Instructor: [00:02] Import numpy as np. Then we can define our array of inputs, which we will call Xtrain, and outputs, which we will call Ytrain. They will both be NumPy arrays.

[00:13] The content should be the examples of our inputs and outputs that the network will use to learn its weights and biases. Our model is defined to take four numbers as inputs. We'll define several input examples, which will each be an array containing four numbers.

[00:30] We want the network to learn how to take the mean of the four inputs. That means our output Y values will be the mean of each of the rows from the X inputs. Notice that the Y values are all arrays, even though they each contain only one element.

[00:44] That's because the network expects the inputs and outputs to be arrays, no matter how many elements they contain. We have a set of inputs, and each input has a matching output value, which in this case is the mean of all the inputs.

[00:58] To train the network on our sample data, we'll call the fit method of the model. The only required argument to train the model are the input X values and the output Y values, but there are several optional parameters that we can specify.

[01:12] First, because we only have six input data points, we should pick a batch size that is smaller than that number. We'll define a batch size of 2. Normally, you would have a lot more data, so you could set your batch size to a more common 32, 64, or 256.

[01:28] Next, we'll set the number of epochs to 100. An epoch represents how many times the network will loop through the entire data set. The more epochs you set here, the better the network accuracy will be, but the longer it will take to train.

[01:42] Finally, we'll set verbose to 1, which will allow us to see the loss at every epoch. Then in the command line, we can run our file by typing python neuralnet.py.

[01:54] The neural net has trained. If we scroll to the top of the output, we can see the training start with the first epoch. The loss here is what we're looking to reduce.

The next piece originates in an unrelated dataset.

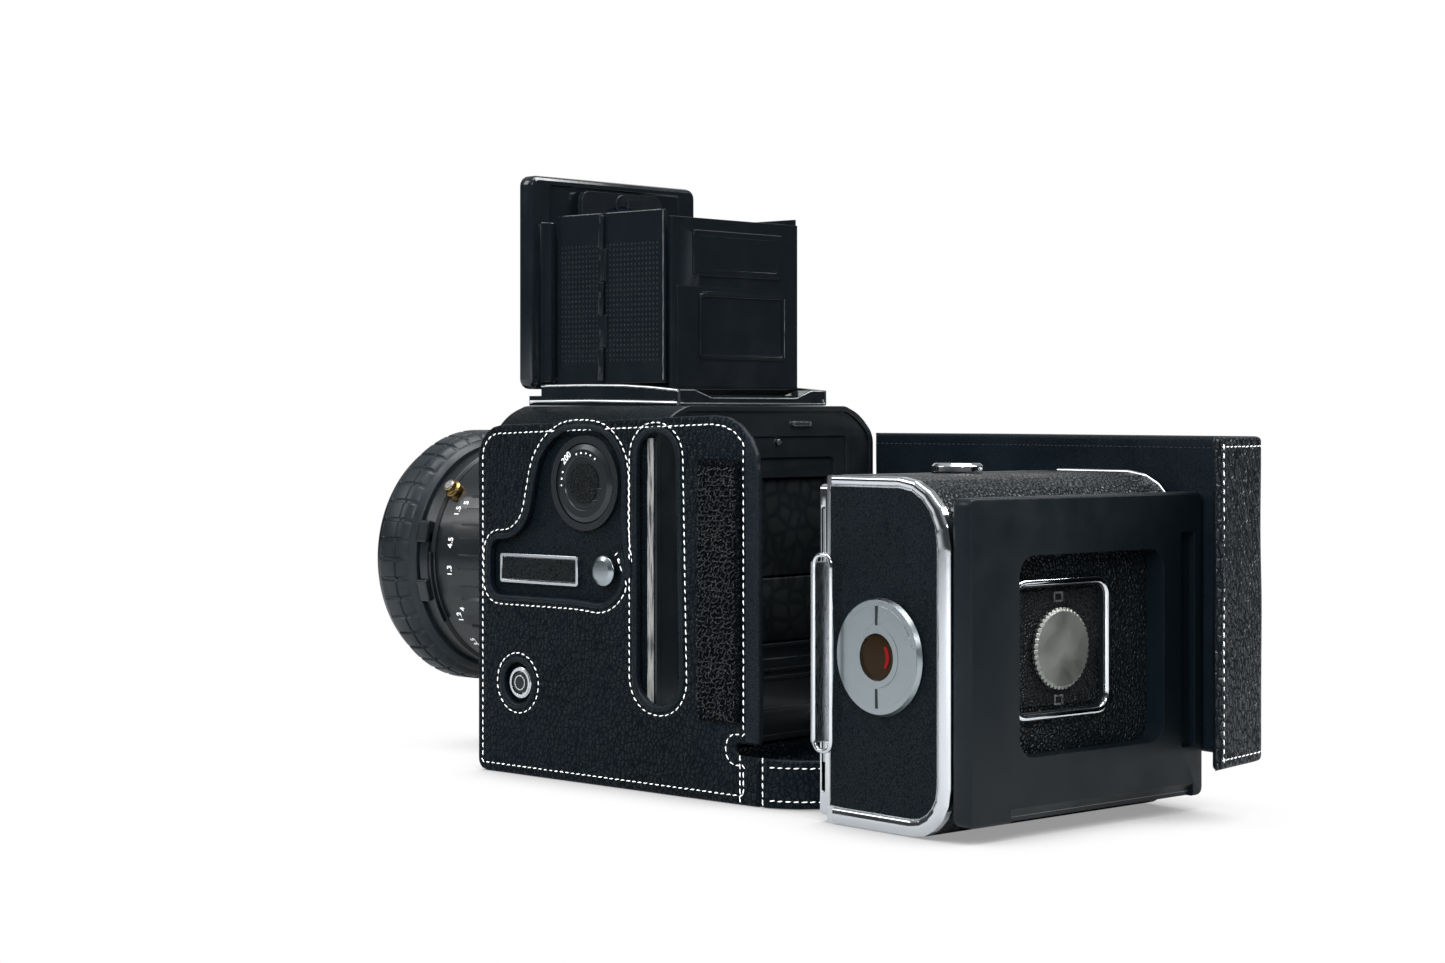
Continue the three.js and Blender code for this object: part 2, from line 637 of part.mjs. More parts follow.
function rearPanel() {
  const { rear } = HOOD;
  const plate = block(-27.1, rear - 1.2, 110.7, 27.1, rear, 159.9);
  const raised = (x0, z0, x1, z1) => extrudeY(rect(x0, z0, x1, z1, 1), rear - 0.2, rear + 0.35);
  return join(plate, raised(-18.2, 143.7, 17.2, 155.5), raised(-19.6, 120.6, 15.3, 139));
}

function magnifierPlate() {
  const { y, thickness, half, bottom, top, lens, centre } = MAGNIFIER;
  const plate = outline(rectCorners(-half, bottom, half, top, 3), circleHole(0, centre, lens));
  const mark = extrudeY(ring(0, 167, 2.9, 2.4), y + thickness - 0.2, y + thickness + 0.25);
  return join(extrudeY(plate, y, y + thickness, { segments: 5 }), mark);
}

function buildFinder() {
  add(camera, 'finder_base', LOOK.black, finderBase());
  add(camera, 'hood_lid', LOOK.black, hoodLid());
  add(camera, 'hood_leaf_front_left', LOOK.black, leaf(1, true));
  add(camera, 'hood_leaf_rear_left', LOOK.black, leaf(1, false));
  add(camera, 'hood_leaf_front_right', LOOK.black, leaf(-1, true));
  add(camera, 'hood_leaf_rear_right', LOOK.black, leaf(-1, false));
  add(camera, 'hood_rear_panel', LOOK.black, rearPanel());
  add(camera, 'magnifier_plate', LOOK.black, magnifierPlate());
  const { y, thickness, lens, centre } = MAGNIFIER;
  const glass = turnedY(
    [[0, y + 0.1], [lens - 0.2, y + 0.4], [lens - 0.2, y + thickness - 0.4], [0, y + thickness - 0.05]],
    0,
    centre,
  );
  add(camera, 'magnifier_lens', LOOK.glass, glass);
}

// ---------------------------------------------------------------- film magazine

// In the magazine's own frame +X is the side with the key and y = 0 is the front of the shell.
const PROFILE = [[0, 0, 0.6], [MAG.depth, 0, 13], [MAG.depth, MAG.height, 17], [0, MAG.height, 0.6]];
const INNER = [[2.2, 2.2, 0], [MAG.depth - 2.2, 2.2, 11], [MAG.depth - 2.2, 86, 15], [2.2, 86, 0]];
const KEY = { y: 19.7, z: 43.5, radius: 14.8 };
const SLIDE = { y0: -1.95, y1: -1.15, z0: 15.2, z1: 79.6 };
const CATCH = { y: 4, stem: 2.4, head: 6.8 };
const FRAME_WINDOW = { half: 28, bottom: 16, top: 72 };
const SPOOLS = { y: 24, low: 20, high: 68, core: 4, flange: 11, half: 32, stub: 6 };
const HOLDER = { x0: -45.4, x1: 42.9, y0: MAG.depth + 0.1, y1: 49.2, z0: 4, z1: 83.4 };

const filmWindow = (y0, y1) => {
  const { half, bottom, top } = FRAME_WINDOW;
  return block(-half, y0, bottom, half, y1, top);
};

function magazineShell() {
  return cut(
    extrudeX(outline(PROFILE), -MAG.half, 41.4, { segments: 5 }),
    extrudeX(outline(INNER), -41, 42, { segments: 5 }),
    filmWindow(-1, 3),
    turnedZ(bar(CATCH.stem + 0.3, 80, MAG.height + 1), 0, CATCH.y, 24),
  );
}

function magazineFrontFrame() {
  const plate = extrudeY(rect(-MAG.half, 1.6, MAG.half, 85.9, 1.5), -3, -GAP);
  return cut(
    plate,
    filmWindow(-4, 1),
    block(-38, SLIDE.y0 - 0.25, 8, MAG.half + 1, SLIDE.y1 + 0.25, SLIDE.z1 + 0.4),
  );
}

function darkSlide() {
  const { y0, y1, z0, z1 } = SLIDE;
  const sheet = block(-37, y0, z0, 46.5, y1, z1);
  const y = (y0 + y1) / 2;
  const loop = outline(rectCorners(y - 0.9, 18, 6.2, 69, 2.6), rectHole(y + 0.9, 19.8, 4.4, 67.2, 1.2));
  return join(sheet, extrudeX(loop, 46.2, 48));
}

function sidePlate() {
  return cut(
    extrudeX(outline(PROFILE), 41.55, MAG.half, { segments: 5 }),
    turnedX(bar(4.4, 41, 44), KEY.y, KEY.z),
  );
}

function windingKey() {
  const face = MAG.half + 0.1;
  const disc = turnedX(
    [[6.2, face], [KEY.radius - 1, face], [KEY.radius, face + 0.6], [KEY.radius - 0.6, face + 1.8],
      [6.6, face + 1.8], [6.2, face + 1.3]],
    KEY.y,
    KEY.z,
  );
  const hub = turnedX(bar(4, 40.2, face + 0.6), KEY.y, KEY.z);
  const web = turnedX(bar(6.6, face, face + 0.5), KEY.y, KEY.z);
  return join(disc, web, hub);
}

function spool(z) {
  const { y, core, flange, half, stub } = SPOOLS;
  return turnedX(
    [[0, -half], [flange, -half], [flange, 1.2 - half], [core, 1.4 - half], [core, half - 1.4],
      [flange, half - 1.2], [flange, half], [core, half], [core, half + stub], [0, half + stub]],
    y,
    z,
    20,
  );
}

// The insert slides in from the key side: a pressure plate behind the film gate and an end wall.
function filmInsert() {
  const { y, low, high } = SPOOLS;
  const plate = block(-30, 3.4, 12, 36, 5, 76);
  const wall = extrudeX(outline([[3.4, 8], [36, 8, 10], [36, 79, 14], [3.4, 79]]), 35, 36.4);
  const hole = (z) => turnedX(bar(5, 34, 37), y, z, 24);
  return cut(join(plate, wall), hole(low), hole(high));
}

function slideHolder() {
  const { x0, x1, y0, y1, z0, z1 } = HOLDER;
  const plate = extrudeY(rect(x0, z0, x1, z1, 2), y0, y1, { bevel: 0.7 });
  const window = extrudeY(rect(-29.6, 19.4, 25.3, 69, 5), y0 - 1, y1 + 1);
  const slot = extrudeY(rect(x0 + 3.3, 17, x0 + 8.8, 73, 0.8), y1 - 1.6, y1 + 1);
  const foot = extrudeX(outline([[y1 - 3, z0 - 1], [y1 + 1, z0 - 1], [y1 + 1, z0 + 5]]), x0 + 4, 28.4);
  return cut(plate, window, slot, foot);
}

function buildMagazine() {
  const magazine = new THREE.Group();
  magazine.position.set(MAG.x, MAG.y, 0);
  magazine.rotation.z = THREE.MathUtils.degToRad(MAG.yaw);
  camera.add(magazine);

  add(magazine, 'magazine_shell', LOOK.leatherette, magazineShell());
  add(magazine, 'magazine_front_frame', LOOK.chrome, magazineFrontFrame());
  add(magazine, 'magazine_side_plate', LOOK.chrome, sidePlate());
  add(magazine, 'winding_key', LOOK.steel, windingKey());
  const face = MAG.half + 0.1;
  const eye = turnedX([[0, face + 0.6], [6, face + 0.6], [6, face + 1.2], [0, face + 1.6]], KEY.y, KEY.z);
  add(magazine, 'key_window', LOOK.glass, eye);
  add(magazine, 'dark_slide', LOOK.steel, darkSlide());
  const head = turnedZ(
    [[0, 86.2], [CATCH.stem, 86.2], [CATCH.stem, 88.5], [CATCH.head, 88.5], [CATCH.head, 90],
      [CATCH.head - 0.8, 90.8], [0, 91]],
    0,
    CATCH.y,
  );
  add(magazine, 'magazine_release_button', LOOK.steel, head);
  add(magazine, 'film_insert_frame', LOOK.steel, filmInsert());
  add(magazine, 'supply_spool', LOOK.black, spool(SPOOLS.low));
  add(magazine, 'take_up_spool', LOOK.black, spool(SPOOLS.high));
  add(magazine, 'slide_holder', LOOK.plastic, slideHolder());

  const rear = MAG.depth + 0.1;
  const frame = outline(rectCorners(-13.1, 27.5, 24.5, 63, 4), rectHole(-11.3, 29.3, 22.7, 61.2, 2.6));
  add(magazine, 'reminder_frame', LOOK.chrome, extrudeY(frame, rear, rear + 2.6, { segments: 4 }));
  const disc = turnedY(
    [[0, rear], [9.4, rear], [10.3, rear + 0.6], [10.3, rear + 1.5], [9.4, rear + 2], [0, rear + 1.6]],
    0,
    0,
    40,
  );
  add(magazine, 'reminder_disc', LOOK.steel, disc).position.set(5, 0, 45);
}

buildBody();
buildMirrorAndDoors();
buildSideFittings();
buildLens();
buildCase();
buildFinder();
buildMagazine();

export default camera;
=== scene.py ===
"""Looks of a modular reflex camera in a leather half case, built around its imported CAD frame.

Lengths in this file are millimetres. They become metres where a mesh or a curve is made.
"""

import json
import math
import random

import bmesh
import bpy
from mathutils import Matrix, Vector, noise
from mathutils.bvhtree import BVHTree
from mathutils.geometry import tessellate_polygon


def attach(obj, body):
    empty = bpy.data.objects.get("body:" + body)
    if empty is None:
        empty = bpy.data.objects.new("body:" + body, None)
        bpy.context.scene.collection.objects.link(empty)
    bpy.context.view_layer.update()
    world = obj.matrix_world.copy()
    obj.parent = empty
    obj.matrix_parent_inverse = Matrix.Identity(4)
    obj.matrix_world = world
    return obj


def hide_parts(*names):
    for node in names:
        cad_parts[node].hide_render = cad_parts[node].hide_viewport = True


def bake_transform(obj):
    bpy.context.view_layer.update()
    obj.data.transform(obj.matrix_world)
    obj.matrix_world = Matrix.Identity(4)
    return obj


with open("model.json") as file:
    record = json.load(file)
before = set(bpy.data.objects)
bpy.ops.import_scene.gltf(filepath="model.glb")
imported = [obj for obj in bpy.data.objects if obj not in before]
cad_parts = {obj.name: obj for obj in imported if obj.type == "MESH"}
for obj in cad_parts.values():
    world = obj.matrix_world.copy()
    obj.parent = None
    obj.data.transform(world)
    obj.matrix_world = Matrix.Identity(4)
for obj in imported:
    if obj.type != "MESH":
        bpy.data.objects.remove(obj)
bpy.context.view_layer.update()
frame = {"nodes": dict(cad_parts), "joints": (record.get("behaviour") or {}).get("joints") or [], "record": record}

MM = 0.001
RECORD = frame["record"]
BODY_OF = {n: body for body, nodes in RECORD["behaviour"]["bodies"].items() for n in nodes}
SLOT_OF = {part["node"]: part["material_slot"] for part in RECORD["subparts"]}
JOINTS = {joint["name"]: joint for joint in frame["joints"]}
SIDEWAYS = Vector((1, 0, 0))
BACK = Vector((0, 1, 0))
UP = Vector((0, 0, 1))

# The magazine stands a little turned, so its pieces are worked out in its own axes.
MAG_SIDE = Vector(JOINTS["dark_slide_pull"]["axis"]).normalized()
MAG_BACK = Vector(JOINTS["reminder_disc_turn"]["axis"]).normalized()
MAG_TURN = Matrix((MAG_SIDE, MAG_BACK, UP)).transposed()


def points_of(node, turn=None):
    back = turn.inverted() if turn else Matrix.Identity(3)
    return [back @ (v.co / MM) for v in frame["nodes"][node].data.vertices]


def corners(node, turn=None):
    """Lowest and highest corner of a CAD node, in millimetres, in the row's or the turned axes."""
    points = points_of(node, turn)
    low = Vector(min(p[i] for p in points) for i in range(3))
    high = Vector(max(p[i] for p in points) for i in range(3))
    return low, high


def middle(node, turn=None):
    low, high = corners(node, turn)
    return (low + high) / 2


def surface_at(node, start, direction):
    """Where a ray from start meets a CAD node, or None."""
    mesh = frame["nodes"][node].data
    faces = [tuple(face.vertices) for face in mesh.polygons]
    tree = BVHTree.FromPolygons([v.co / MM for v in mesh.vertices], faces)
    return tree.ray_cast(start, direction)[0]


def end_normal(node, rough):
    """Exact direction of the flat face at the end of a node that looks roughly this way."""
    faces = frame["nodes"][node].data.polygons
    return max(faces, key=lambda face: (round(face.normal.dot(rough), 2), face.area)).normal.copy()


def joint_line(name):
    joint = JOINTS[name]
    return Vector(joint["pos_m"]) / MM, Vector(joint["axis"]).normalized()


# ------------------------------------------------------------------ materials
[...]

It starts very high at the beginning because the network is initialized with random weights.

[02:09] It's just totally guessing what the answer should be. With every training step, we want to see the loss go down further and further, until at last we see the loss start to flatten out.

[02:20] If we keep training with more epochs, we should start to see this number go down even further. Already, after only 100, we have a fairly low loss, which represents the mean squared error between the actual Y values and the predicted values from our network.